(3D code data)
########################################

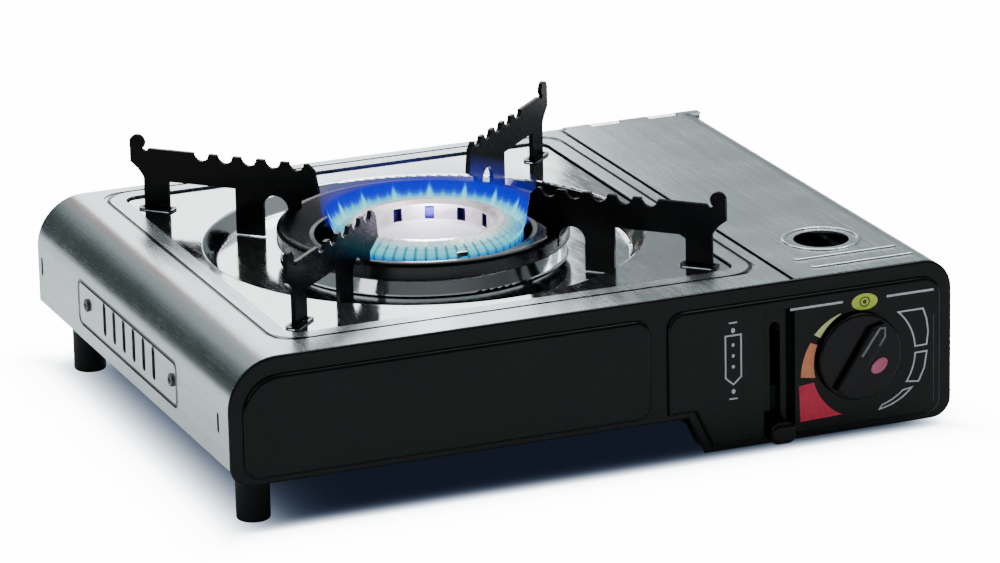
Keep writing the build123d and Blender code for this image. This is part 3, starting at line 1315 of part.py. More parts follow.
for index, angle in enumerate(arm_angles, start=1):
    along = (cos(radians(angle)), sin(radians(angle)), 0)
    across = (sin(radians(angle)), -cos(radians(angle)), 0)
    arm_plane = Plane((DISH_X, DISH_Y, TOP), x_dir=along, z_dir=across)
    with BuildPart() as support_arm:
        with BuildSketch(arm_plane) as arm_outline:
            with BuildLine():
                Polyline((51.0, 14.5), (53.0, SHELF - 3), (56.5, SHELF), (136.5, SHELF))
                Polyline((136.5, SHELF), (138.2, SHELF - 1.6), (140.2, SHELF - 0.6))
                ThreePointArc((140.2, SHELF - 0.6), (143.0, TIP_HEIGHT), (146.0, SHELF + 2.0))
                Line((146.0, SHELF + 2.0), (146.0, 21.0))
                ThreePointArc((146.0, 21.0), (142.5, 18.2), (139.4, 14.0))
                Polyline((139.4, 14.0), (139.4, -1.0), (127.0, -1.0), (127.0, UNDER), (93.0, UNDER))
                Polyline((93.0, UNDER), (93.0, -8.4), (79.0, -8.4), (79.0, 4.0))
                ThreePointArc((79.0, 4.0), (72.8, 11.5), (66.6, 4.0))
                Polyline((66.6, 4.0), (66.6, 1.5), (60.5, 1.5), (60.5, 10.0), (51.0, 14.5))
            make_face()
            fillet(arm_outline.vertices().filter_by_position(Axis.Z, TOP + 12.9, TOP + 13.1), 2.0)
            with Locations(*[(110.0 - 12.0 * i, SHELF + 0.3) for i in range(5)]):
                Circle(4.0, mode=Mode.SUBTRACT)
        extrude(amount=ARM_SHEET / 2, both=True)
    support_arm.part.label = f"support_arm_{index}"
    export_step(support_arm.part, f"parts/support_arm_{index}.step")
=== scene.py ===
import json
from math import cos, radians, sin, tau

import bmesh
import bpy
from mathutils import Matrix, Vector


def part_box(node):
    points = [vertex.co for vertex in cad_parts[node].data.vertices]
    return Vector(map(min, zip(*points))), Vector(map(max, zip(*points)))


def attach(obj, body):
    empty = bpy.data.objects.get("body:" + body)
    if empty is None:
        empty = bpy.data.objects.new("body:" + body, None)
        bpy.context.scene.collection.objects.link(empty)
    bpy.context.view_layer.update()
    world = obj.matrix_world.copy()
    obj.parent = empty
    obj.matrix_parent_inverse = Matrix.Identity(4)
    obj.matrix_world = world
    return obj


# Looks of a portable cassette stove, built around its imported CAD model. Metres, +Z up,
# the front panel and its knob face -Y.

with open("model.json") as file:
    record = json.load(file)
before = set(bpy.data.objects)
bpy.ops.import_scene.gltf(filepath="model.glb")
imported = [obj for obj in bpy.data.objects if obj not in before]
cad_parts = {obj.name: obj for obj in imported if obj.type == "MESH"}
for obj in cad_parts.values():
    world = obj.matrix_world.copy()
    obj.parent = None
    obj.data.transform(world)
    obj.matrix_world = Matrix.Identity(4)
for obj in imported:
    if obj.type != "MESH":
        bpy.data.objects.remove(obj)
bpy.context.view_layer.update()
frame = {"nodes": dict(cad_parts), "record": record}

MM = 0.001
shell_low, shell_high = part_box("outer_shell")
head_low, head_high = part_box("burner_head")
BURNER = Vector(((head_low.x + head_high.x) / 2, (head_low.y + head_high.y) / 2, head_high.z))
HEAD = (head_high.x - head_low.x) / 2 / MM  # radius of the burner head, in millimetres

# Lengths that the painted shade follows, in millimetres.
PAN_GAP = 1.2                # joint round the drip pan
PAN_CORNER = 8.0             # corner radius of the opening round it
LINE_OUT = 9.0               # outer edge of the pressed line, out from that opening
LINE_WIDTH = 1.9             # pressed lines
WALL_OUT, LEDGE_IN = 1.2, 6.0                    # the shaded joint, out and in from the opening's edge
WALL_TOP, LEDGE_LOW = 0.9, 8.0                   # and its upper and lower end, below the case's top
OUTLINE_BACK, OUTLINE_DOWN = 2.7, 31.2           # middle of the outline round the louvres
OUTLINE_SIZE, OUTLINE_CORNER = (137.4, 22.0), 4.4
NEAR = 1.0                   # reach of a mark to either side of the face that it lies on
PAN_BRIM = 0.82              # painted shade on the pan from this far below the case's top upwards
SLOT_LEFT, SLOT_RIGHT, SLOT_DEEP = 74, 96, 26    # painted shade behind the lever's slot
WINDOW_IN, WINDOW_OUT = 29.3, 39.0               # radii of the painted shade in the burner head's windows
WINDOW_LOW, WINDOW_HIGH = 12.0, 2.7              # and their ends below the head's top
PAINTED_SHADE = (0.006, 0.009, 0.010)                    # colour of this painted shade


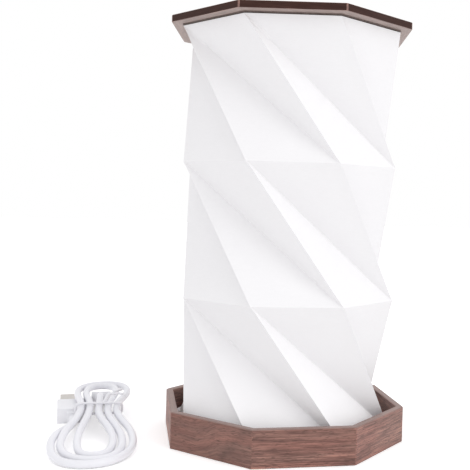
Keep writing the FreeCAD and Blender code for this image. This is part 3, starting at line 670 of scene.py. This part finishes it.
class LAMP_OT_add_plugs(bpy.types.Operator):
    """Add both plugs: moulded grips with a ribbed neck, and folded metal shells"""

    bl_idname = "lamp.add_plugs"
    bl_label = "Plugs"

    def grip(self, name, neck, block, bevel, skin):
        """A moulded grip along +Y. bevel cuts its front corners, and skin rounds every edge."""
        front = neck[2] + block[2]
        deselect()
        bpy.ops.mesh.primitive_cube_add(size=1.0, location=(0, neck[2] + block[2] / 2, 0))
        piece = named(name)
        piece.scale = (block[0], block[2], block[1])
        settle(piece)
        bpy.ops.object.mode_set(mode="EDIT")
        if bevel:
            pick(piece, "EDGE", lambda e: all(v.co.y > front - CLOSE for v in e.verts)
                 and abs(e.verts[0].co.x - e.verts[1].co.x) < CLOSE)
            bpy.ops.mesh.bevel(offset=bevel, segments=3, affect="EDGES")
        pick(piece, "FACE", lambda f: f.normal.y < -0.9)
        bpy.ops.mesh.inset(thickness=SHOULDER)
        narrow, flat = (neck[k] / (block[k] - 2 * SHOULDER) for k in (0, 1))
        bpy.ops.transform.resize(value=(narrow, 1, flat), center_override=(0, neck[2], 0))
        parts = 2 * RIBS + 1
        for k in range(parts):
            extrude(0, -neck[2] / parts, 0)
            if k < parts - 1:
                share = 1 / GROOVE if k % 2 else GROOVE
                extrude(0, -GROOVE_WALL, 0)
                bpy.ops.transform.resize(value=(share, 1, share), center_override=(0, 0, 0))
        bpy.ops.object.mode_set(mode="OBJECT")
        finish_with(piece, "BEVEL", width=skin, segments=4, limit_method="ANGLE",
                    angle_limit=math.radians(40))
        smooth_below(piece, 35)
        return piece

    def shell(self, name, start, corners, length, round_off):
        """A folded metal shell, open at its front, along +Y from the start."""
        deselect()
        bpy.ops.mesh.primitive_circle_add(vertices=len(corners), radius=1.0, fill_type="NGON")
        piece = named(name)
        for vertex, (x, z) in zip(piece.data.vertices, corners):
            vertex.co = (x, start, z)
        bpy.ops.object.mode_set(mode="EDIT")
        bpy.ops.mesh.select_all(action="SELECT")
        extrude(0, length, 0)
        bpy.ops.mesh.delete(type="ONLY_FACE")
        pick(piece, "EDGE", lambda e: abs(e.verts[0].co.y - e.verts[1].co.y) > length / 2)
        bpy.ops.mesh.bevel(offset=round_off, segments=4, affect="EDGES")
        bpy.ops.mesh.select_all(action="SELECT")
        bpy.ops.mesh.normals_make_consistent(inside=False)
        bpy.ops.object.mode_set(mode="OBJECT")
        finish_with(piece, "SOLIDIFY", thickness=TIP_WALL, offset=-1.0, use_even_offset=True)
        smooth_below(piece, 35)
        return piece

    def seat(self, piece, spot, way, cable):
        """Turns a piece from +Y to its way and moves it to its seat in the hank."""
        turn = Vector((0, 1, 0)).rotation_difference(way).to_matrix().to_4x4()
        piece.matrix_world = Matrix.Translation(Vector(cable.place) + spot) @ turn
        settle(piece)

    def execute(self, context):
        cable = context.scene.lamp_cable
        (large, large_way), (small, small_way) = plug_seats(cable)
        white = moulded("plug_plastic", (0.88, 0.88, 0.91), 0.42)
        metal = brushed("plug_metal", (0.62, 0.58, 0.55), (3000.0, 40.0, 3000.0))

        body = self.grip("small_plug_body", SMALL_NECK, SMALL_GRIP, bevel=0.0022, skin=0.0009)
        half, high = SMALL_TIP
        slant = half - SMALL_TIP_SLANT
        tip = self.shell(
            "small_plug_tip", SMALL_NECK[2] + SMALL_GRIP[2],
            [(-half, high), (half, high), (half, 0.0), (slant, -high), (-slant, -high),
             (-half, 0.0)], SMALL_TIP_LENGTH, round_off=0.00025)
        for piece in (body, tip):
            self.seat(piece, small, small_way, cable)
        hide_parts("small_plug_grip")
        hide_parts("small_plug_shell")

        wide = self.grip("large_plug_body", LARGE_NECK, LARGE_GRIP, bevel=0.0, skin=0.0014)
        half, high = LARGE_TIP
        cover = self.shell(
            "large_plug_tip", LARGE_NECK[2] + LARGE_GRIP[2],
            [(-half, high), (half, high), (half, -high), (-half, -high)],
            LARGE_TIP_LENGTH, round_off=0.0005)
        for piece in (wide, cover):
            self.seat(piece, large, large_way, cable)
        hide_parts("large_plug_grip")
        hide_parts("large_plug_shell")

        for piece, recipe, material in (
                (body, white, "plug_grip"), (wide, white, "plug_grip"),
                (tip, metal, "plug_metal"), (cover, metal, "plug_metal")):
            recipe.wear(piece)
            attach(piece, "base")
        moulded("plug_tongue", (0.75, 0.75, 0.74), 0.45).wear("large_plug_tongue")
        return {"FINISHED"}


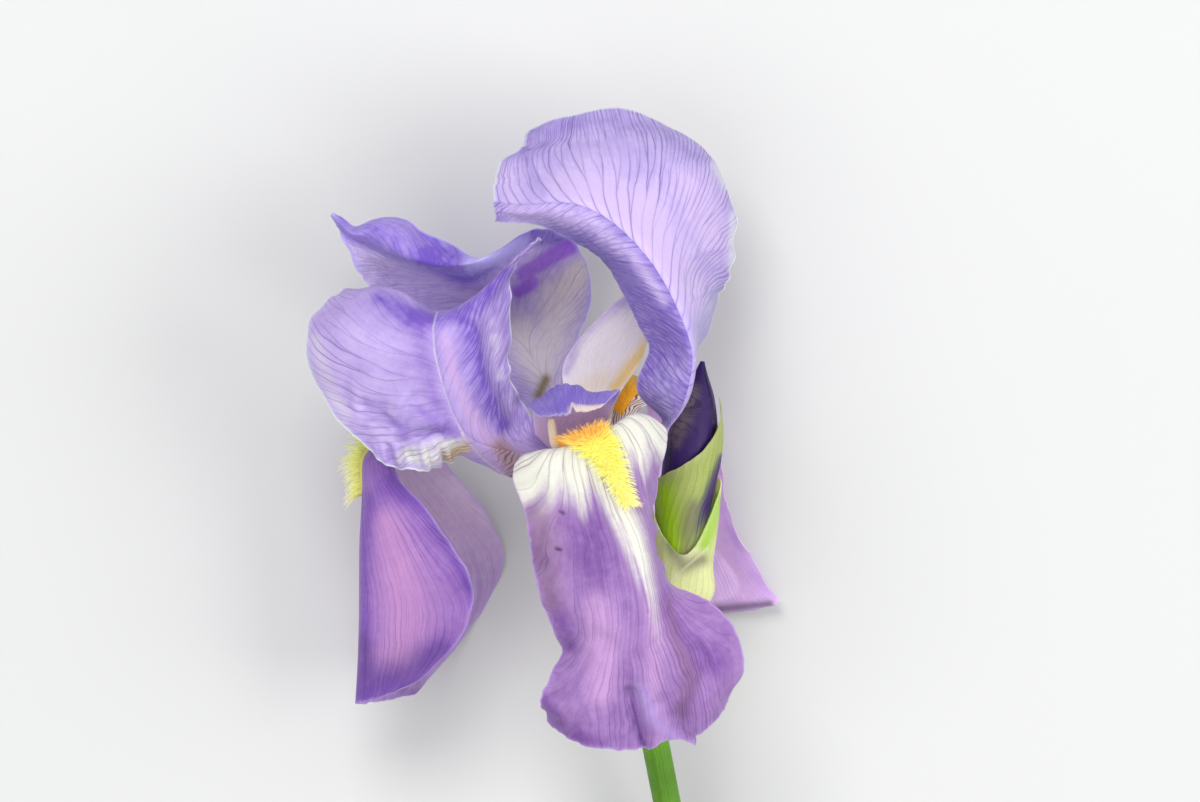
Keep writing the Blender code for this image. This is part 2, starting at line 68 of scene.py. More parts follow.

########################################

→ **Directions**
Using the entries above, return exactly the lines from the line with "ThreePointArc((146.0, 21.0), (142.5, 18.2), (139.4, 14.0))" to the line with "imported = [obj", counting both of those lines.

→ **Response**
                ThreePointArc((146.0, 21.0), (142.5, 18.2), (139.4, 14.0))
                Polyline((139.4, 14.0), (139.4, -1.0), (127.0, -1.0), (127.0, UNDER), (93.0, UNDER))
                Polyline((93.0, UNDER), (93.0, -8.4), (79.0, -8.4), (79.0, 4.0))
                ThreePointArc((79.0, 4.0), (72.8, 11.5), (66.6, 4.0))
                Polyline((66.6, 4.0), (66.6, 1.5), (60.5, 1.5), (60.5, 10.0), (51.0, 14.5))
            make_face()
            fillet(arm_outline.vertices().filter_by_position(Axis.Z, TOP + 12.9, TOP + 13.1), 2.0)
            with Locations(*[(110.0 - 12.0 * i, SHELF + 0.3) for i in range(5)]):
                Circle(4.0, mode=Mode.SUBTRACT)
        extrude(amount=ARM_SHEET / 2, both=True)
    support_arm.part.label = f"support_arm_{index}"
    export_step(support_arm.part, f"parts/support_arm_{index}.step")
=== scene.py ===
import json
from math import cos, radians, sin, tau

import bmesh
import bpy
from mathutils import Matrix, Vector


def part_box(node):
    points = [vertex.co for vertex in cad_parts[node].data.vertices]
    return Vector(map(min, zip(*points))), Vector(map(max, zip(*points)))


def attach(obj, body):
    empty = bpy.data.objects.get("body:" + body)
    if empty is None:
        empty = bpy.data.objects.new("body:" + body, None)
        bpy.context.scene.collection.objects.link(empty)
    bpy.context.view_layer.update()
    world = obj.matrix_world.copy()
    obj.parent = empty
    obj.matrix_parent_inverse = Matrix.Identity(4)
    obj.matrix_world = world
    return obj


# Looks of a portable cassette stove, built around its imported CAD model. Metres, +Z up,
# the front panel and its knob face -Y.

with open("model.json") as file:
    record = json.load(file)
before = set(bpy.data.objects)
bpy.ops.import_scene.gltf(filepath="model.glb")
imported = [obj for obj in bpy.data.objects if obj not in before]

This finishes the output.